Regional Initiatives

PEPS Aije-bitcoin

Within the group PAIP (Pour une Approche Interdisciplinaire de la Privacy), D. Augot presented the cryptographic and peer-to-peer principles at the heart of the Bitcoin protocol (electronic signature, hash functions, and so on). Most of the information is publicly available: the history of all transactions, evolution of the source code, developers' mailing lists, and the Bitcoin exchange rate. It was recognized by the economists in our group that such an amount of data is very rare for an economic phenomenon, and it was decided to start research on the history of Bitcoin, to study the interplay between the development of protocol and the development of the economical phenomenon.

The project Aije-Bitcoin (analyse informatique, juridique et économique de Bitcoin) was accepted as interdisciplinary research for a PEPS (Projet exploratoire Premier Soutien) cofunded by the CNRS and Université de Paris-Saclay. This one-year preliminary program will enable the group to master the understanding of Bitcoin from various angles, allowing more advanced research in the following years.

Two M2 interns, Loïs Saublet and Kofi Manful, have been hired, located in Aviz team, and D. Augot co-supervised them with Petra and Tobias Isenberg.

IDEALCODES

Idealcodes is a two-year Digiteo research project, started in October 2014. The partners involved are the École Polytechnique (X) and the Université de Versailles–Saint-Quentin-en-Yvelines (Luca de Feo, UVSQ).

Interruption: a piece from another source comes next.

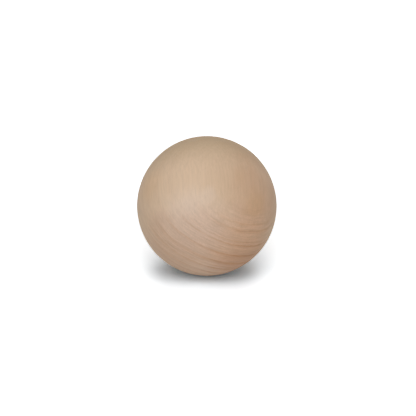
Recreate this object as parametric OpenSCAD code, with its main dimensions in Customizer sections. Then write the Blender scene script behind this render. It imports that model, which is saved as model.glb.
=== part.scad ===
// Turned wooden ball: one solid sphere, sanded smooth all over, with no hole, flat or seam.
// The origin is the centre of the ball.

/* [Ball] */
// Diameter of the ball
ball_d = 50; // [20:1:100]

/* [Hidden] */
// Facets round the ball in a preview
$fn = 180;

// The whole ball, turned from one piece of pale, close-grained hardwood
module ball() {
  color("burlywood") sphere(d = ball_d);
}

ball();
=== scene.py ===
import math

import bpy
from mathutils import Matrix, Vector, noise


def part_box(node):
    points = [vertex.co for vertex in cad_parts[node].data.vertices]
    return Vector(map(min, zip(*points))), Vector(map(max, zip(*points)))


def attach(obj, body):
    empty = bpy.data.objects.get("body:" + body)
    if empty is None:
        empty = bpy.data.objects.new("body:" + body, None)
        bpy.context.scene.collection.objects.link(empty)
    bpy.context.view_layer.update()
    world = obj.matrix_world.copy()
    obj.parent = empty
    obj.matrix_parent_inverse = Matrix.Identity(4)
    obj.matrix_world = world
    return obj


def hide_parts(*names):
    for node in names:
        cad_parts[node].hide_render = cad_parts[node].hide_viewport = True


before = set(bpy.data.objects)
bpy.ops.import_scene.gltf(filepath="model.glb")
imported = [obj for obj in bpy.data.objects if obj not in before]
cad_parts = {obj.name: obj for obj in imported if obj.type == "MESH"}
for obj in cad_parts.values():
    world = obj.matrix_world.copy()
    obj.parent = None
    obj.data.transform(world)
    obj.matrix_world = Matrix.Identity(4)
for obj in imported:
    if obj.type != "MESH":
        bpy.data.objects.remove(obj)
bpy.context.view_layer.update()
ballLow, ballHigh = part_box("ball")
ballRadius = min(ballHigh - ballLow) / 2
mm = 0.001
print(f"frame loaded, the ball is {2 * ballRadius / mm:.1f} mm across")


class Wire:  # a node's output, so that sums on it add the nodes for them
    def __init__(self, tree, socket=None):
        self.tree = tree
        self.socket = socket

    def node(self, kind, settings=None, inputs=None, output=0):
        made = self.tree.nodes.new(kind)
        for name, value in (settings or {}).items():
            setattr(made, name, value)
        for name, value in (inputs or {}).items():
            if isinstance(value, Wire):
                self.tree.links.new(value.socket, made.inputs[name])
            else:
                made.inputs[name].default_value = value
        return Wire(self.tree, made.outputs[output] if made.outputs else None)

    def beside(self, output):  # another output of the same node
        return Wire(self.tree, self.socket.node.outputs[output])

    def maths(self, operation, *values):
        return self.node("ShaderNodeMath", {"operation": operation}, dict(enumerate(values)))

    def __add__(self, other):
        return self.maths("ADD", self, other)

    def __sub__(self, other):
        return self.maths("SUBTRACT", self, other)

    def __mul__(self, other):
        return self.maths("MULTIPLY", self, other)

    def __rsub__(self, other):
        return self.maths("SUBTRACT", other, self)

    __radd__ = __add__
    __rmul__ = __mul__

    def between(self, low, high, first=0.0, last=1.0):  # a soft step from first to last
        ends = {"Value": self, "From Min": low, "From Max": high, "To Min": first, "To Max": last}
        return self.node("ShaderNodeMapRange", {"interpolation_type": "SMOOTHSTEP"}, ends)

    def vector(self, operation, *values, output=0):
        inputs = dict(enumerate((self, *values)))
        return self.node("ShaderNodeVectorMath", {"operation": operation}, inputs, output)

    def length(self):
        return self.vector("LENGTH", output="Value")

    def noise(self, stretch, scale, detail, roughness, output=0):
        place = self.vector("MULTIPLY", stretch)
        inputs = {"Vector": place, "Scale": scale, "Detail": detail, "Roughness": roughness}
        return self.node("ShaderNodeTexNoise", None, inputs, output)

    def mix(self, amount, first, second, blend="MIX"):
        settings = {"data_type": "RGBA", "blend_type": blend}
        inputs = {0: amount, 6: first, 7: second}  # 6, 7 and 2 are the node's colour sockets
        return self.node("ShaderNodeMix", settings, inputs, output=2)

    def towards(self, colour, amount):
        return self.mix(amount, self, colour)

    def darker(self, factor):
        grey = self.node("ShaderNodeCombineColor", None, {0: factor, 1: factor, 2: factor})
        return self.mix(1.0, self, grey, "MULTIPLY")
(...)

After hiring J. Nielsen the first year, we have hired V. Ducet for the second year, both working at the boundary between coding theory, cryptography, and computer algebra

Idealcodes spans the three research areas of algebraic coding theory, cryptography, and computer algebra, by investigating the problem of lattice reduction (and root-finding). In algebraic coding theory this is found in Guruswami and Sudan's list decoding of algebraic geometry codes and Reed–Solomon codes. In cryptography, it is found in Coppersmith's method for finding small roots of integer equations. These topics were unified and generalised by H. Cohn and N. Heninger  [33] , by considering algebraic geometry codes and number field codes under the deep analogy between polynomials and integers. Sophisticated results in coding theory could be then carried over to cryptanalysis, and vice-versa. The generalized view raises problems of computing efficiently, which is one of the main research topics of Idealcodes.